Wiedmaier is one of the first chefs in the country approached by Revel and Vibrant.

"They came to me four-and-a-half years ago and asked me to come there, and I told them I have never been to A.C.," he said. "Since then, I have been there numerous times and stayed there and ate at all of the restaurants. And it's amazing to me how busy those places are, even during the recession. When Revel stopped construction, I said, 'Let me know when it gets going again.' And here we are. I stood on that property when there was nothing there."

"He saw the vision and drank the Kool-Aid very early on," Bragitikos said. "And to his credit, he has been there for Revel and has spent a lot of time in Atlantic City. We changed some things since we started, and I think it worked out to everyone's benefit."
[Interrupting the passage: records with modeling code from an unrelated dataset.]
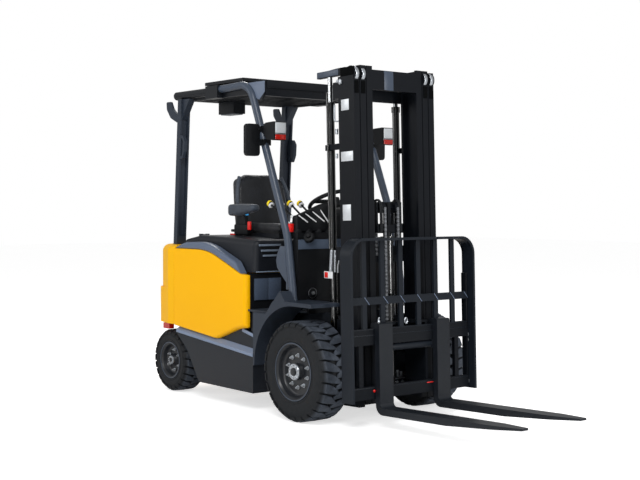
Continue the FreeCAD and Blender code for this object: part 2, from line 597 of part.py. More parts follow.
# Seat: cushion and backrest on a rubber bellows that is part of the hood, and an armrest on the right
cushion = plate("cushion_block", "XZ", (
    ("seatFrontX", "1130", "20"), ("seatFrontX", "1196", "26"), ("seatFrontX - 200", "1188", "300"),
    ("seatFrontX - seatDeep", "1180", "8"), ("seatFrontX - seatDeep", "1130", "8")), "-seatHalf",
        "seatHalf")
node("seat_cushion", cushion)
squab = plate("squab_block", "XZ", (
    ("seatFrontX - seatDeep - restGap", "1140", "8"), ("seatFrontX - seatDeep - restGap", "1184", "60"),
    ("seatFrontX - seatDeep - 68", "seatTopZ", "34"), ("seatFrontX - seatDeep - 150", "seatTopZ", "40"),
    ("seatFrontX - seatDeep - 110", "1140", "30")), "-seatHalf", "seatHalf")
soften(squab, "squab_sides", "24", lambda e: abs(abs(e.CenterOfMass.y) - size("seatHalf")) < 1
       and e.CenterOfMass.z > size("seatTopZ") - 2)
node("seat_back", squab)
arm = plate("arm_pad", "XZ", (
    ("-1100", "1262", "26"), ("-1108", "1330", "20"), ("-716", "1330", "24"), ("-716", "1288", "20"),
    ("-850", "1256", "40")), "-332", "-258")
arm_post = block("arm_post", ("-1060", "-990"), ("-300", "-256"), ("1110.8", "1270"))
node("armrest", fuse("armrest_joined", arm, arm_post))

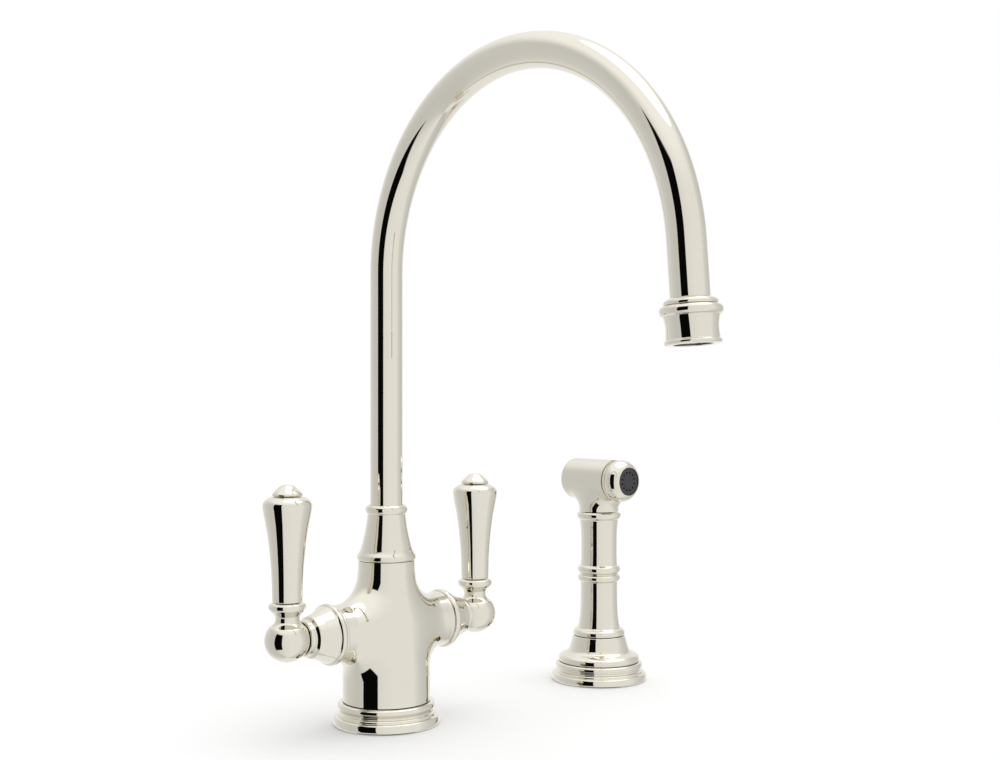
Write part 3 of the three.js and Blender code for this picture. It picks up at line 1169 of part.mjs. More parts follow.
addBody();
addDiverter();
addHandle('right', 0);
addHandle('left', Math.PI);
addSpout();
const spray = addGroup(faucet, [SPRAY_SPACING, 0, 0]);
addHolder(spray);
addHandset(spray);

export default faucet;
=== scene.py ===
"""Looks of a two-lever kitchen faucet with a gooseneck spout and a separate side spray.

Lengths in the classes are millimetres, as on a turner's drawing; meshes are made in metres.
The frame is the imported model's: +Z up, the body's axis at the origin, the deck at zero height,
+X towards the right-hand lever and the spray, and the spout reaching towards -Y.
"""

from __future__ import annotations

import logging
import math
from dataclasses import dataclass, field
from enum import Enum
from typing import Callable

import bpy
import numpy as np
from mathutils import Matrix, Vector

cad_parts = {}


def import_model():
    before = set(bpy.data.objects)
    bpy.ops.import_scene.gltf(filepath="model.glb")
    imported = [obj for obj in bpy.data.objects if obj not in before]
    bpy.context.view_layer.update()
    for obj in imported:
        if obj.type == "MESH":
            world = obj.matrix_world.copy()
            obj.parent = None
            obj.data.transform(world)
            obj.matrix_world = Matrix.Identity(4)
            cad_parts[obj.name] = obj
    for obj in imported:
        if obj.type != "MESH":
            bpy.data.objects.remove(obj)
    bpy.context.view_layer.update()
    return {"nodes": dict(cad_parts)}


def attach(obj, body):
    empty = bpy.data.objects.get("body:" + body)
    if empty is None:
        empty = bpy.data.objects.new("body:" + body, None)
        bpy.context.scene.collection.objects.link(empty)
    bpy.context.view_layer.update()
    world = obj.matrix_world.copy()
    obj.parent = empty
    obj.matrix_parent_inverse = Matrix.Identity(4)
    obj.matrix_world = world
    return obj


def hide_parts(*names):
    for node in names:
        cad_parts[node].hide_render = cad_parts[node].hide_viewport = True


LOG = logging.getLogger("faucet")
Field = Callable[[np.ndarray], np.ndarray]
Pair = tuple[float, float]
Triple = tuple[float, float, float]
Stations = tuple[Pair, ...]
Piece = bpy.types.Object
Socket = bpy.types.NodeSocket

MM = 0.001  # a millimetre in metres
ARM_HEIGHT = 64.7  # axis of both arms above the deck
SPRAY_X = 207.0  # axis of the spray, right of the body's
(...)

Wiedmaier will certainly be another interesting character in a culinary market that already has some eccentric and well-known chefs, including Wolfgang Puck and Bobby Flay at Borgata Hotel Casino & Spa and, most recently, Sammy DeMarco at Harrah's Resort. When he's not cooking, the Restaurant Association of Metropolitan Washington's 2009 chef of the year is riding one of his five motorcycles, fishing or hunting duck, deer or elk. In fact, his custom Bourget chopper will hang from the ceiling over the bar at Revel's Mussel Bar.

"Yeah, it's safer hanging it in Revel," Wiedmaier said with a laugh. "I still ride my Harleys, but that thing is just too dangerous. It's a hard tail with no shocks in the back. I'm too old for that thing."

He said he is also not intimidated by, or concerned about, competing with other restaurants in Revel or the city.

"I am sure Food Network people come into Atlantic City and say, 'Oooh ... an Iron Chef!.' But I have been asked to do Iron Chef and other shows and that's just not my thing. Not that I wouldn't do it, but I have five restaurants to run," he said. "I get a lot of attention and press from my restaurants. Marcel's is rated one of the best restaurants in the world. So for me it's all about very high-quality food and awesome service. I want to embrace Atlantic City and not be known as a typical casino restaurant where you never see these people again. I plan to be there a lot."